Print out the material that follows word for word.
** Begin MATERIAL **
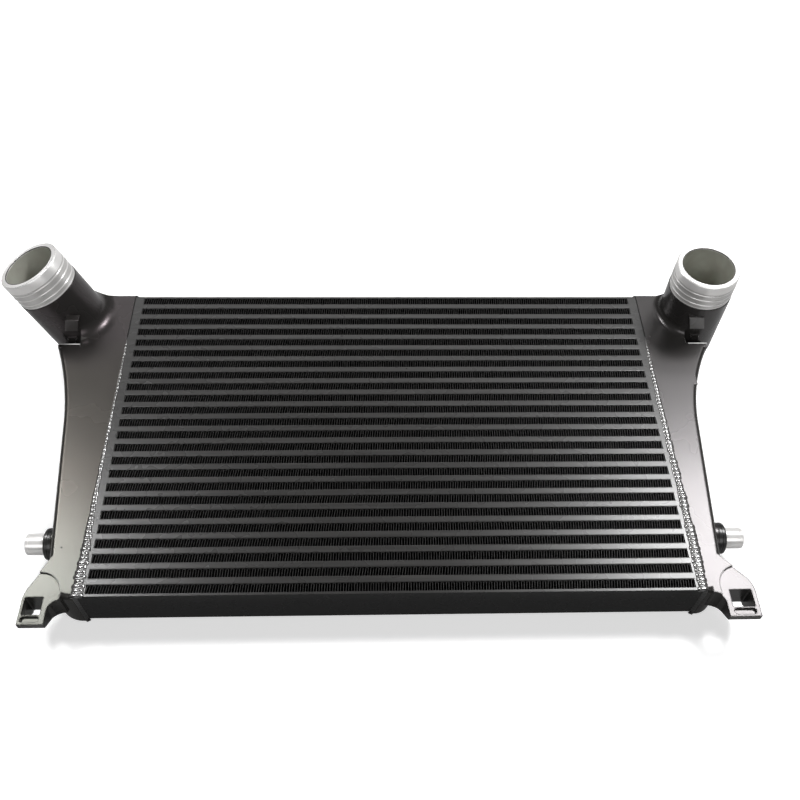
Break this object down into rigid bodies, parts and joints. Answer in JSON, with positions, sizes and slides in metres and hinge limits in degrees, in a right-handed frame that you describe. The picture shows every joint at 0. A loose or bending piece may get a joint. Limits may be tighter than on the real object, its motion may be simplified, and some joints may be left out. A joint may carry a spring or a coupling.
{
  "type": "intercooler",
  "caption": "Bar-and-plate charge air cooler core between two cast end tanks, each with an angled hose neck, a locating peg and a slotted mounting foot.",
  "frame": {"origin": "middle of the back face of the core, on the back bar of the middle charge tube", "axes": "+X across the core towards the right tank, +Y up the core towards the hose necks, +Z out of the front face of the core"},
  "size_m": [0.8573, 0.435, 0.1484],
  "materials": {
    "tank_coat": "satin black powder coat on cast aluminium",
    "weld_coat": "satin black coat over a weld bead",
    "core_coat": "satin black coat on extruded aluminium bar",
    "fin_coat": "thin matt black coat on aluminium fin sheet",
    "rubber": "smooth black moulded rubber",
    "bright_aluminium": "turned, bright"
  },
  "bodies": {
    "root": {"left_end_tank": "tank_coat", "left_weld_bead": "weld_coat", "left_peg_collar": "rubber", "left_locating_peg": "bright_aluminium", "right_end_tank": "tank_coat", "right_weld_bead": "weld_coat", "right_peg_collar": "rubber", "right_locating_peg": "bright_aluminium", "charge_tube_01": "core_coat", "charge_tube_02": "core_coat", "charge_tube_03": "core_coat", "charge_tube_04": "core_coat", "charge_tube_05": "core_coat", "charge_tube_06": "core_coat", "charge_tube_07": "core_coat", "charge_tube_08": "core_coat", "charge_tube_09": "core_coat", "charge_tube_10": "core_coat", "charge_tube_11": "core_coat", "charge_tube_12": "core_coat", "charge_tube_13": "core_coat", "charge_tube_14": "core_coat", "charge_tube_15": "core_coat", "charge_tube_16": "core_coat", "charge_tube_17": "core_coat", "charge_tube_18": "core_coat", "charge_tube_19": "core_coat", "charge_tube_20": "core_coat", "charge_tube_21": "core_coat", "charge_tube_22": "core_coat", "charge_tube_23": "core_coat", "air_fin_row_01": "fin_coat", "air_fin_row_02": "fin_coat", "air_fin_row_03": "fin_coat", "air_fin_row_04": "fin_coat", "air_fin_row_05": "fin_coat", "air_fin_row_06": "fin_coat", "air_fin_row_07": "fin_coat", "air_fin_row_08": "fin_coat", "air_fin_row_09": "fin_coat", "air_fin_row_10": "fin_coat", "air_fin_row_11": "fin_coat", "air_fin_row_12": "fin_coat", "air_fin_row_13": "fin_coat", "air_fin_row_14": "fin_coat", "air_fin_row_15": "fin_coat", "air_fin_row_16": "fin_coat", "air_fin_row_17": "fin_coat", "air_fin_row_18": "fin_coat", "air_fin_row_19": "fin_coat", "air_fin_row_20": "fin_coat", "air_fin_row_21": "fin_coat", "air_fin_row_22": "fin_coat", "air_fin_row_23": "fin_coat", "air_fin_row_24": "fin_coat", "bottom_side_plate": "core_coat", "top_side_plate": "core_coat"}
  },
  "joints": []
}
** End MATERIAL **
§ WRITTEN REPLY:
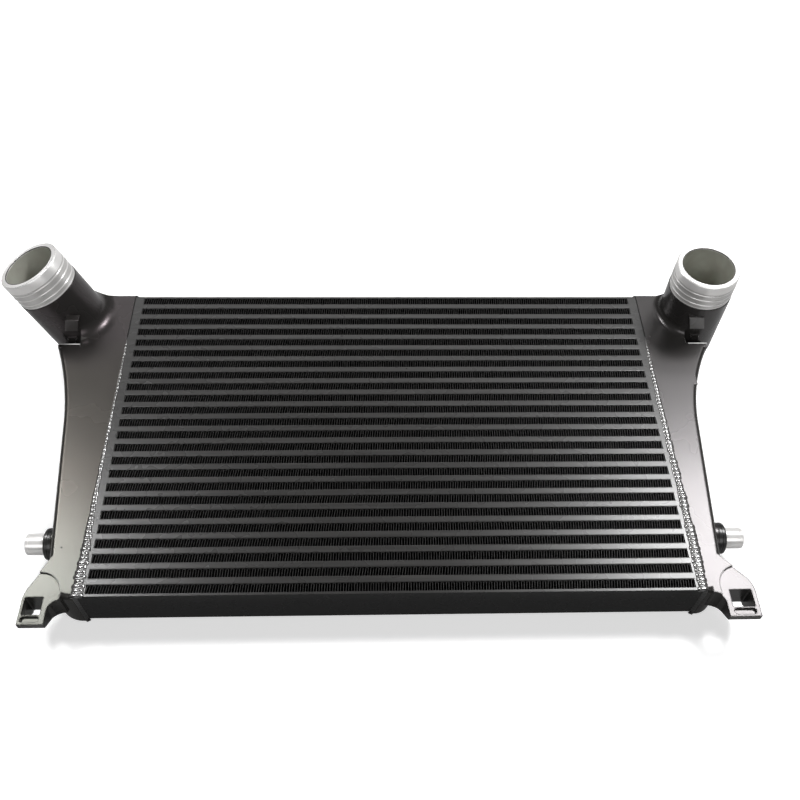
Break this object down into rigid bodies, parts and joints. Answer in JSON, with positions, sizes and slides in metres and hinge limits in degrees, in a right-handed frame that you describe. The picture shows every joint at 0. A loose or bending piece may get a joint. Limits may be tighter than on the real object, its motion may be simplified, and some joints may be left out. A joint may carry a spring or a coupling.
{
  "type": "intercooler",
  "caption": "Bar-and-plate charge air cooler core between two cast end tanks, each with an angled hose neck, a locating peg and a slotted mounting foot.",
  "frame": {"origin": "middle of the back face of the core, on the back bar of the middle charge tube", "axes": "+X across the core towards the right tank, +Y up the core towards the hose necks, +Z out of the front face of the core"},
  "size_m": [0.8573, 0.435, 0.1484],
  "materials": {
    "tank_coat": "satin black powder coat on cast aluminium",
    "weld_coat": "satin black coat over a weld bead",
    "core_coat": "satin black coat on extruded aluminium bar",
    "fin_coat": "thin matt black coat on aluminium fin sheet",
    "rubber": "smooth black moulded rubber",
    "bright_aluminium": "turned, bright"
  },
  "bodies": {
    "root": {"left_end_tank": "tank_coat", "left_weld_bead": "weld_coat", "left_peg_collar": "rubber", "left_locating_peg": "bright_aluminium", "right_end_tank": "tank_coat", "right_weld_bead": "weld_coat", "right_peg_collar": "rubber", "right_locating_peg": "bright_aluminium", "charge_tube_01": "core_coat", "charge_tube_02": "core_coat", "charge_tube_03": "core_coat", "charge_tube_04": "core_coat", "charge_tube_05": "core_coat", "charge_tube_06": "core_coat", "charge_tube_07": "core_coat", "charge_tube_08": "core_coat", "charge_tube_09": "core_coat", "charge_tube_10": "core_coat", "charge_tube_11": "core_coat", "charge_tube_12": "core_coat", "charge_tube_13": "core_coat", "charge_tube_14": "core_coat", "charge_tube_15": "core_coat", "charge_tube_16": "core_coat", "charge_tube_17": "core_coat", "charge_tube_18": "core_coat", "charge_tube_19": "core_coat", "charge_tube_20": "core_coat", "charge_tube_21": "core_coat", "charge_tube_22": "core_coat", "charge_tube_23": "core_coat", "air_fin_row_01": "fin_coat", "air_fin_row_02": "fin_coat", "air_fin_row_03": "fin_coat", "air_fin_row_04": "fin_coat", "air_fin_row_05": "fin_coat", "air_fin_row_06": "fin_coat", "air_fin_row_07": "fin_coat", "air_fin_row_08": "fin_coat", "air_fin_row_09": "fin_coat", "air_fin_row_10": "fin_coat", "air_fin_row_11": "fin_coat", "air_fin_row_12": "fin_coat", "air_fin_row_13": "fin_coat", "air_fin_row_14": "fin_coat", "air_fin_row_15": "fin_coat", "air_fin_row_16": "fin_coat", "air_fin_row_17": "fin_coat", "air_fin_row_18": "fin_coat", "air_fin_row_19": "fin_coat", "air_fin_row_20": "fin_coat", "air_fin_row_21": "fin_coat", "air_fin_row_22": "fin_coat", "air_fin_row_23": "fin_coat", "air_fin_row_24": "fin_coat", "bottom_side_plate": "core_coat", "top_side_plate": "core_coat"}
  },
  "joints": []
}